Fast forward to the very next game against Jacksonville, Phil Dawson scowled at the referees as they called his field goal no good despite the fact that it appeared to go straight over the upright. Go ahead and hit Dawson for that one by leaving it in the judges hands, I guess. Usually Phil likes to put them right down the middle and he wasn’t able to do so on this day. Still, the evidence at least pushes it to the “controversial” category.

Finally, Phil missed a 55 yarder against the Bengals in a 23-20 loss. After the game, Ryan Pontbriand said, “It was a bad snap – really bad.” That was November 27th and Ryan Pontbriand was let go by the Browns two days later on the 29th. This is not to pile on Ryan Pontbriand who Cleveland fans loved and appreciated for almost every second of his tenure in Cleveland. Still, it is more than just noteworthy when looking at Phil Dawson’s stats from 2011.

Dawson went six for six through the rest of the season including one December game in Cleveland and one in Pittsburgh before ending the season on January 1st to end the Browns’ season going three for three in a 13-9 loss to the Steelers. No kicker is perfect and a kicking game relies on everyone doing their job well. Speaking specifically about Phil Dawson in 2011, it is very difficult to figure out how he could have been much more perfect. The one over the bar should have been centered, and the rest probably weren’t his fault.
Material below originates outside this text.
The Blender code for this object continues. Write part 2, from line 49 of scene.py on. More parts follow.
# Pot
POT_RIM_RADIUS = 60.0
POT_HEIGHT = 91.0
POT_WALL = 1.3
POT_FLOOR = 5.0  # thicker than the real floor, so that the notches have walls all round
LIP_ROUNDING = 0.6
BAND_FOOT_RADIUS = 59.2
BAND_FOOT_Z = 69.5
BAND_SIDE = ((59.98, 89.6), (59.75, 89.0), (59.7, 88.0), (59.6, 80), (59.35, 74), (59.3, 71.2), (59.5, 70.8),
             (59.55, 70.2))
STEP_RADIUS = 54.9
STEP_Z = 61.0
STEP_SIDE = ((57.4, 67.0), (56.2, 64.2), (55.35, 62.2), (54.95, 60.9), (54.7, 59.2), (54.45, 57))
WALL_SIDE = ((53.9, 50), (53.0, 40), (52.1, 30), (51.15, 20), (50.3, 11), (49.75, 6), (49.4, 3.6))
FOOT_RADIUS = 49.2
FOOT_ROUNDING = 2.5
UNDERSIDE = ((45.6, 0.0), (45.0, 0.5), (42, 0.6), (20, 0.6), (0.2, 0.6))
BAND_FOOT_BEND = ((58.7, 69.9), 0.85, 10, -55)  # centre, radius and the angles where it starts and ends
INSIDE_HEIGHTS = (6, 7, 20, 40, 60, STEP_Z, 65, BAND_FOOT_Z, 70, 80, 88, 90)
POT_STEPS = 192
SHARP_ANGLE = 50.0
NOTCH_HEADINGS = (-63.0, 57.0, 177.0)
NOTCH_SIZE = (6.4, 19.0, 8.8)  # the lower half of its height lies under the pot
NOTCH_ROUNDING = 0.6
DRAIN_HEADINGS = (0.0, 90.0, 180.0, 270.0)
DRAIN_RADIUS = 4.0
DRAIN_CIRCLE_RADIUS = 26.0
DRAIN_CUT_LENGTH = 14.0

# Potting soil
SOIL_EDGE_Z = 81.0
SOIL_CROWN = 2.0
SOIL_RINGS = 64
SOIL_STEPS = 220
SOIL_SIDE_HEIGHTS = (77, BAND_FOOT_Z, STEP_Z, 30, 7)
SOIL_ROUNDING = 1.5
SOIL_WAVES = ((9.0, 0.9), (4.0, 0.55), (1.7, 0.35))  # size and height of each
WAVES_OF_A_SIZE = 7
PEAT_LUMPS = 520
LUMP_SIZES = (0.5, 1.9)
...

If everything goes the Browns’ way in the kicking game a year ago, Phil Dawson probably deserved to be 28-29. That didn’t happen, but let’s just say Phil Dawson earned his money.
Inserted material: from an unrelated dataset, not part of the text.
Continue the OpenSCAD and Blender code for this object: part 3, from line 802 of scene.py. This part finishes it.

So just in case you think you can stare at statistics and box scores to determine a kicker’s accuracy, I’m here to tell you differently. Also, anyone who has a vote may feel free to reference this when affirmatively voting to put Phil Dawson in the Pro Football Hall of Fame in Canton.

  • Hopwin

    Where does this Bill Barnwell clown live? Get the pitchforks! #rabblerabblerabble

  • mgbode

    in his mom’s basement, no doubt!

  • gmoko

    Barnwell did recently write that Dawson may be the Browns best player. … Maybe that doesn’t make it any better.

  • maxfnmloans

    Nice read, Craig. I agree that Phil is the exception to the rule. In fact, I posted this:

    “someone needs to show this to Bill Barwell at Grantland. He HATES the idea of franchising a kicker. In theory, I can understand this, as kickers are wildly inconsistent from year to year.However, this is often due to circumstances outside of their control.

    I always felt Phil was an exception to Barnwell’s rule, and his performance thus far this season only reaffirms my belief”

    in the Peter King loves Phil Dawson thread the other day. Hopefully he sees what you wrote and amends his theory to recognize the true greatness of Phil Dawesome

  • woofersus

    Not to mention you can’t just look at total percentage, but percentage at various distances. What constitutes a “makeable” FG? If a guy is 85% accurate inside 40 yards that’s not great, but if he’s 85% accurate between 50-60 yards that’s impressive. A lesser kicker might never be asked to try those types of field goals except maybe with time expiring and no other chance. Because Phil Dawson is pretty reliable from 55yds, that ends up being 3 points instead of a 20yd pooch punt or turnover on downs. We need a statistics guru to come up with a value-added metric for kickers.

  • http://www.facebook.com/anne.dunn.144 Anne Dunn

    Good article, Craig! Sounds like Dawson and McCoy could have won 7 out of 12 games last year, without those kicking game glitches that worked against them. There’s often a story that gets lost behind the numbers.